_Data provided_
-=-=-=-=-

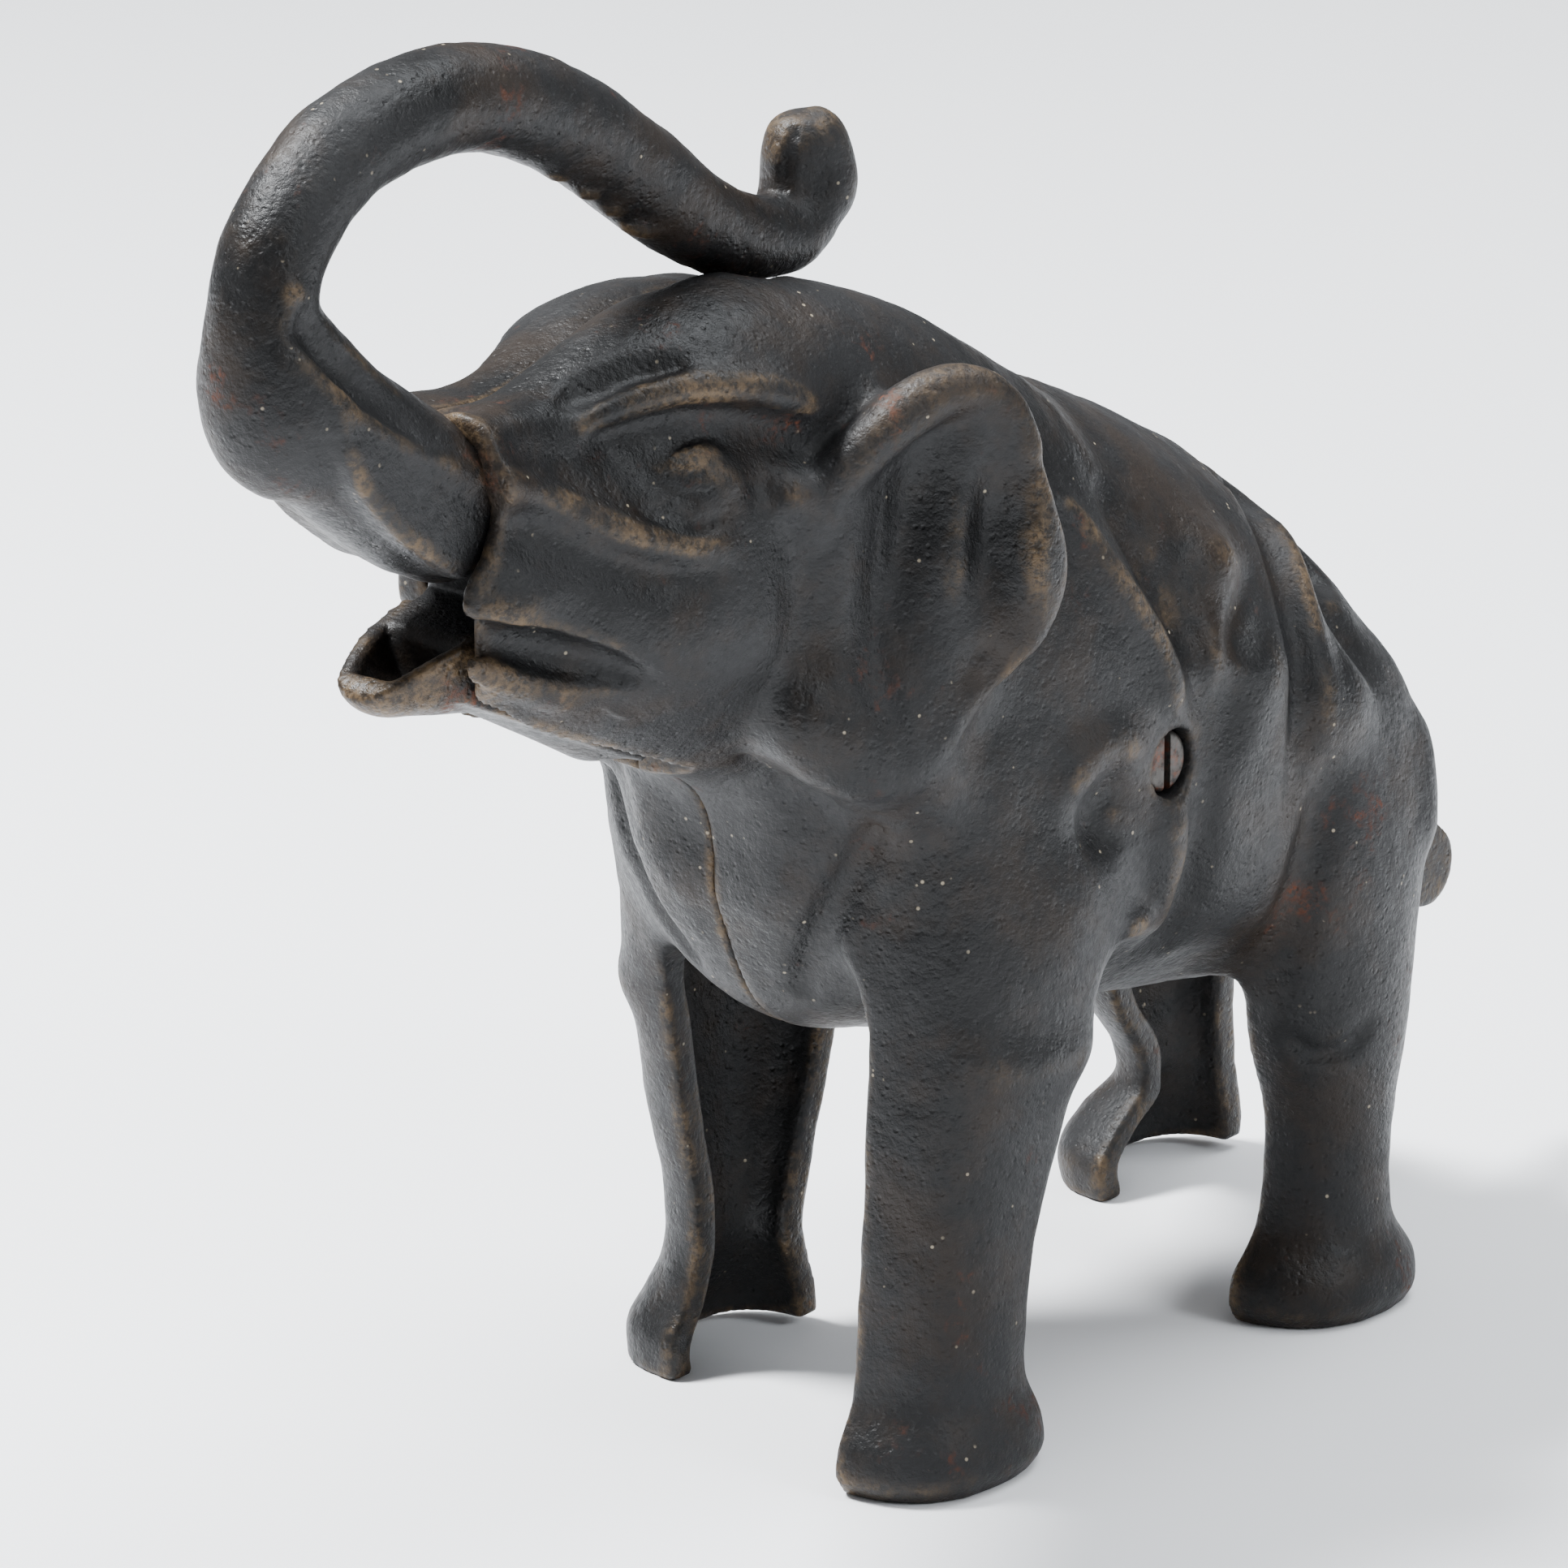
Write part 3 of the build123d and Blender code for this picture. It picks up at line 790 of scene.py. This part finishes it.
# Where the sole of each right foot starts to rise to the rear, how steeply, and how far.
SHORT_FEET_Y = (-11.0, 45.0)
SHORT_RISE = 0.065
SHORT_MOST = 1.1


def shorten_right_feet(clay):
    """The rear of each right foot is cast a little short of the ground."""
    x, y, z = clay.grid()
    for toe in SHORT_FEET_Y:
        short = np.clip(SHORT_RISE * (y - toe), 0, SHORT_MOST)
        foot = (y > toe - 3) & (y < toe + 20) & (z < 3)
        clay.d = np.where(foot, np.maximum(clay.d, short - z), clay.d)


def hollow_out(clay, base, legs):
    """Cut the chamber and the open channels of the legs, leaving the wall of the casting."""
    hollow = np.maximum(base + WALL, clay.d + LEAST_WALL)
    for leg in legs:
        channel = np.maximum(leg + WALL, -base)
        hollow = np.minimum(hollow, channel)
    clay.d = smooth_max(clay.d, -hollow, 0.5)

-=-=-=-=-

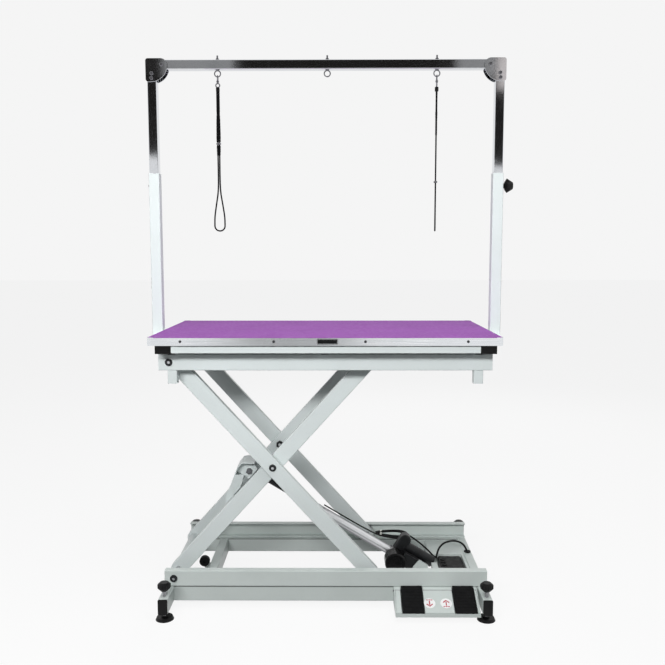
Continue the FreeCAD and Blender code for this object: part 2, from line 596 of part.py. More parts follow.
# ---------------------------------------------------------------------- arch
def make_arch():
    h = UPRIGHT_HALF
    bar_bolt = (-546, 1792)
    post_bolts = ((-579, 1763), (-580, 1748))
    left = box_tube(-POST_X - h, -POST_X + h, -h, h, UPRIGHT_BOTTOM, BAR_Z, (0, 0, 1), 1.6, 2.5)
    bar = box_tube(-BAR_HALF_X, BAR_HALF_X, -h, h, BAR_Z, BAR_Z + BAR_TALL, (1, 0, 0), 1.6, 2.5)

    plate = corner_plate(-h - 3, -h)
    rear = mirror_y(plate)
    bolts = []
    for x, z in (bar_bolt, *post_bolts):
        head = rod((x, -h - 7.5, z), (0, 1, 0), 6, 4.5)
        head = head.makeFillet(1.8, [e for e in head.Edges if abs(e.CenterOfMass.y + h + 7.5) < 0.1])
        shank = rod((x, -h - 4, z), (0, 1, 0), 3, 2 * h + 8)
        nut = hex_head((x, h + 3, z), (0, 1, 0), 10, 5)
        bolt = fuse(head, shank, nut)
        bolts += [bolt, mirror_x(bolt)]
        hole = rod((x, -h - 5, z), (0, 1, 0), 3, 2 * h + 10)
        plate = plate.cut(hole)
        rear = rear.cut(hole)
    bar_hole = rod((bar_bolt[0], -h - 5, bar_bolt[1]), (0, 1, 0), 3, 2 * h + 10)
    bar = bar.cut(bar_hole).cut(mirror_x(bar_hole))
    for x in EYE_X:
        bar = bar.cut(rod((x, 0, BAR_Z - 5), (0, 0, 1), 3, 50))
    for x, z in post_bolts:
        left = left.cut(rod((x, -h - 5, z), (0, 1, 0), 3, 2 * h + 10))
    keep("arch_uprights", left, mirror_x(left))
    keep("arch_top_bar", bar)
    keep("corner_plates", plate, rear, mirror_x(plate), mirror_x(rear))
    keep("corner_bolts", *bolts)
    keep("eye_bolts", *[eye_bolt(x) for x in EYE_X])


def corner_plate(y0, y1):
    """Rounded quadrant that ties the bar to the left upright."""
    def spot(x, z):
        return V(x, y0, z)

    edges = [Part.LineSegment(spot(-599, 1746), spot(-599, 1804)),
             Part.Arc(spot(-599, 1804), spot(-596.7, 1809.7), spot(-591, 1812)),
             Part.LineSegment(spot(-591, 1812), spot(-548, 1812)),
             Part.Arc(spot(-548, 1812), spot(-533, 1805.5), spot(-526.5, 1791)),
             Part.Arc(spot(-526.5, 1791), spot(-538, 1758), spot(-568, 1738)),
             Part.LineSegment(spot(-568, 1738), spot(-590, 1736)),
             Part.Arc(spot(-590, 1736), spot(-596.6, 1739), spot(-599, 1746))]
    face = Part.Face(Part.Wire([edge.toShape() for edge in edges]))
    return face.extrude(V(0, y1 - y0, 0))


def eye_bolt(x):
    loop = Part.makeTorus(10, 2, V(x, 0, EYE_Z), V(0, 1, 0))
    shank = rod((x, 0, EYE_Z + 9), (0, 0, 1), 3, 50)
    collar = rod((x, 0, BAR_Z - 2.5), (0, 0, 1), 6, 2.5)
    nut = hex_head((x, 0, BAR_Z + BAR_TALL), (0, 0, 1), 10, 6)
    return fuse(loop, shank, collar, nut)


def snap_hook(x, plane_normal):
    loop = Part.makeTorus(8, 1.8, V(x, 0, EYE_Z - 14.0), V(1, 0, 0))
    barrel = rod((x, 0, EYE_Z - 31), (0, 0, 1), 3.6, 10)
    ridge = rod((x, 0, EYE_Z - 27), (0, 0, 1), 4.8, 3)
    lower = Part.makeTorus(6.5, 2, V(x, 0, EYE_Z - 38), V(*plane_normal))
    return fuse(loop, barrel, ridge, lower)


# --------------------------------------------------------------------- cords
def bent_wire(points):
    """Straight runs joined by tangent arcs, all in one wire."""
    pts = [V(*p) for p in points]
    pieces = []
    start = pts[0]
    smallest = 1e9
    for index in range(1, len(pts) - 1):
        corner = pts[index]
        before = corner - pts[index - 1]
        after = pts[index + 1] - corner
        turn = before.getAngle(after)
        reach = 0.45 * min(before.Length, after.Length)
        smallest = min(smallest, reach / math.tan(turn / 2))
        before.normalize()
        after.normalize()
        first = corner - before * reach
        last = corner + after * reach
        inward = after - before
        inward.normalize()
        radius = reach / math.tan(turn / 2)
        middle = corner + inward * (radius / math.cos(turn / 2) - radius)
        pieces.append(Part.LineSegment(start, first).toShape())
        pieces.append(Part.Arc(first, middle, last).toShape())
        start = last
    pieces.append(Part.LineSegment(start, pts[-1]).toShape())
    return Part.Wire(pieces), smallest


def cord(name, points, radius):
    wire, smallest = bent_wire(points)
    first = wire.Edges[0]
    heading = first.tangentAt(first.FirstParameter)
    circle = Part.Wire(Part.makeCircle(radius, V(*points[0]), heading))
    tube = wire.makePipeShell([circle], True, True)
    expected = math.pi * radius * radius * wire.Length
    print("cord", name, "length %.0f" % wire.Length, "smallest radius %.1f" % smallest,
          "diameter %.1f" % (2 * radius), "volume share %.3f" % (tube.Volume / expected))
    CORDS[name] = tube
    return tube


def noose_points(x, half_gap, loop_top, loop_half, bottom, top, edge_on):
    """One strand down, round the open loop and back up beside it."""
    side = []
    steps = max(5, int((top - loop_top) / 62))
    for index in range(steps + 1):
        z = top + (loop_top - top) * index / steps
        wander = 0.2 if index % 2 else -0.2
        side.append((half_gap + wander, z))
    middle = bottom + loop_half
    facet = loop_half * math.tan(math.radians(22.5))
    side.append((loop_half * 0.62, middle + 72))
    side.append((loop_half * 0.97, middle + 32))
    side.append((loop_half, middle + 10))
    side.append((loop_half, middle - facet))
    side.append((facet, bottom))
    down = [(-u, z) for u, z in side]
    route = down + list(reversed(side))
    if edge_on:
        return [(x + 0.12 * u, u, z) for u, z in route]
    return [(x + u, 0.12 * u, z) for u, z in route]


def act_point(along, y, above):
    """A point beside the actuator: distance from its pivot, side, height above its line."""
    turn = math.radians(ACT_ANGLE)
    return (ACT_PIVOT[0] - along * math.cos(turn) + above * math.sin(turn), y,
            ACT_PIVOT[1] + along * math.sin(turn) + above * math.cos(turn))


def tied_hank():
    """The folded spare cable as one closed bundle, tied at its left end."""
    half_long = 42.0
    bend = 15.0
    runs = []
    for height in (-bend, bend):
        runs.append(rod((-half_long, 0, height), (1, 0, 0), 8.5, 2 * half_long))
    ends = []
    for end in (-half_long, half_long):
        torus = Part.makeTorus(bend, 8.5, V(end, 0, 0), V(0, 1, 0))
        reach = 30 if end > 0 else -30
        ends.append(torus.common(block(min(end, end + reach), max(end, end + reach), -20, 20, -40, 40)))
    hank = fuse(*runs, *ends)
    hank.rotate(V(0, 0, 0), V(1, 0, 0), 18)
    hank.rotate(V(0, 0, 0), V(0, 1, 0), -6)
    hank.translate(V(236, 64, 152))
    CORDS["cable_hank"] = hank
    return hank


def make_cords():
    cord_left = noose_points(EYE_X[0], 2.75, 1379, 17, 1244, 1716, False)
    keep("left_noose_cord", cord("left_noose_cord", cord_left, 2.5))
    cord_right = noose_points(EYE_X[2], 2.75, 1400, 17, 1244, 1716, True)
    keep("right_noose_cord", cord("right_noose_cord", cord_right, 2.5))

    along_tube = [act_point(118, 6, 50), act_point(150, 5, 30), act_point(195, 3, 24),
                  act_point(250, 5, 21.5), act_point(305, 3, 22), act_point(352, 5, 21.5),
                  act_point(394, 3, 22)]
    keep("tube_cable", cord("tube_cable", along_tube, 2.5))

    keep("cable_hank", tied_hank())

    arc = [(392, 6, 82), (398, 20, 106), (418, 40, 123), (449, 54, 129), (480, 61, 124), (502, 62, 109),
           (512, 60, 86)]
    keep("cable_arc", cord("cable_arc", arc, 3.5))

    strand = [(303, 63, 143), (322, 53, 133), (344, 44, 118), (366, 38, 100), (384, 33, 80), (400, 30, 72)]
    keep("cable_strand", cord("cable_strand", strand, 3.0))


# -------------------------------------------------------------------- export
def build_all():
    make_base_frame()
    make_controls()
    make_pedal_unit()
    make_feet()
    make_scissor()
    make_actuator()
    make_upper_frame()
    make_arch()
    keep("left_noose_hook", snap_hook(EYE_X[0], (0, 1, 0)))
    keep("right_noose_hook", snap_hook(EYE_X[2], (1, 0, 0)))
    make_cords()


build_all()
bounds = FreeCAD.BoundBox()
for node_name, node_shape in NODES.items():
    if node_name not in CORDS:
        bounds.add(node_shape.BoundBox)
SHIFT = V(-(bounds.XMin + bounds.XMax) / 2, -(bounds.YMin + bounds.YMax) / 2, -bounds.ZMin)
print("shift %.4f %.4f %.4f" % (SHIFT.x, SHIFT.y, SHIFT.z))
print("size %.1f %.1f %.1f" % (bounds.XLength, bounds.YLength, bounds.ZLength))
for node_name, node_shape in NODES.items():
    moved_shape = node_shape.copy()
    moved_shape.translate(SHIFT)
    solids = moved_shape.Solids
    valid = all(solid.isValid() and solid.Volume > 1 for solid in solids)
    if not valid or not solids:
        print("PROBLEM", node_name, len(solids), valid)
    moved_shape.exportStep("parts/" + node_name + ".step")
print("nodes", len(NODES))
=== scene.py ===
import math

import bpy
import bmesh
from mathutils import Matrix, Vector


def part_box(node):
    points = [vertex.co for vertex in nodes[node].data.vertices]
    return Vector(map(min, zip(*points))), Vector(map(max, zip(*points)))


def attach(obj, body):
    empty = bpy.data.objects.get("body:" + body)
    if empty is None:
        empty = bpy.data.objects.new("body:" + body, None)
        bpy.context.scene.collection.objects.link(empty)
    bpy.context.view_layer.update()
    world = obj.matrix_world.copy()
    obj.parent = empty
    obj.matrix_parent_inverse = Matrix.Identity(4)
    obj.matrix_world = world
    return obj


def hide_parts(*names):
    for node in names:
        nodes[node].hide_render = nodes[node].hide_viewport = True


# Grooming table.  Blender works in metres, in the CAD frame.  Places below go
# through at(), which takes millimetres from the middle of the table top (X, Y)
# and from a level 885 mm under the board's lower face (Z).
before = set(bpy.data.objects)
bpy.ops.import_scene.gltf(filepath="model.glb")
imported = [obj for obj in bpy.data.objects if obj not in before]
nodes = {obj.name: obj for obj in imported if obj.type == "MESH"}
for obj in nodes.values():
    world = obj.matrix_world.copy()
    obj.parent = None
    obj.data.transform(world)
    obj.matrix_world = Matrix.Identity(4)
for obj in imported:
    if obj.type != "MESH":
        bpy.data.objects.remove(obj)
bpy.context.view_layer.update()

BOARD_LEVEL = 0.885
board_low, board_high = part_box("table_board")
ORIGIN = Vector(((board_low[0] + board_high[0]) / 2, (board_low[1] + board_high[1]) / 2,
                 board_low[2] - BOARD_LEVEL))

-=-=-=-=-

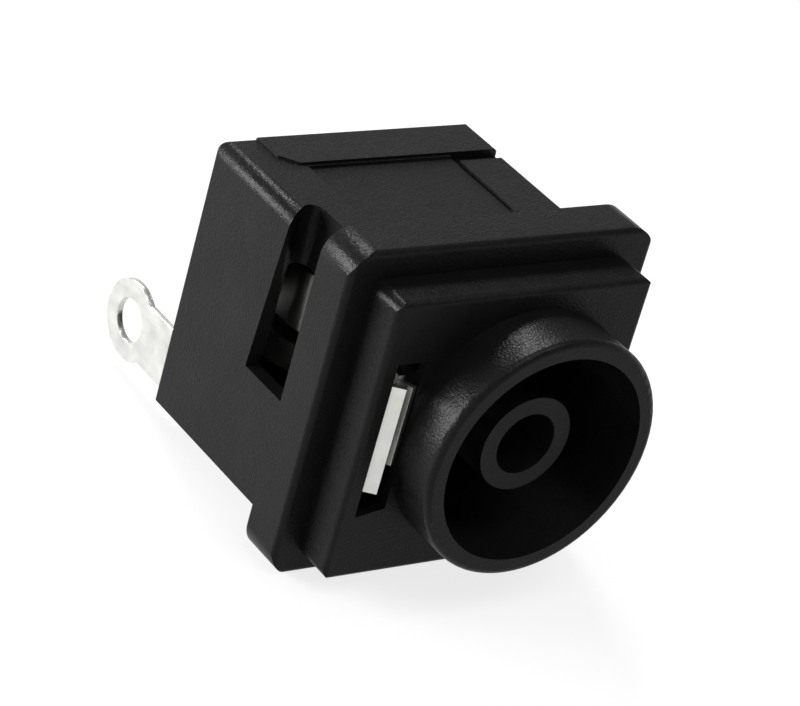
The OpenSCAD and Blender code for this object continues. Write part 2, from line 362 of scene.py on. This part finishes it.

-=-=-=-=-

_Problem details_
Taking the records above, retype every line from the one with "solids = moved_shape.Solids" down to the one with "for node in", exactly and with nothing else.

_Written response_
    solids = moved_shape.Solids
    valid = all(solid.isValid() and solid.Volume > 1 for solid in solids)
    if not valid or not solids:
        print("PROBLEM", node_name, len(solids), valid)
    moved_shape.exportStep("parts/" + node_name + ".step")
print("nodes", len(NODES))
=== scene.py ===
import math

import bpy
import bmesh
from mathutils import Matrix, Vector


def part_box(node):
    points = [vertex.co for vertex in nodes[node].data.vertices]
    return Vector(map(min, zip(*points))), Vector(map(max, zip(*points)))


def attach(obj, body):
    empty = bpy.data.objects.get("body:" + body)
    if empty is None:
        empty = bpy.data.objects.new("body:" + body, None)
        bpy.context.scene.collection.objects.link(empty)
    bpy.context.view_layer.update()
    world = obj.matrix_world.copy()
    obj.parent = empty
    obj.matrix_parent_inverse = Matrix.Identity(4)
    obj.matrix_world = world
    return obj


def hide_parts(*names):
    for node in names:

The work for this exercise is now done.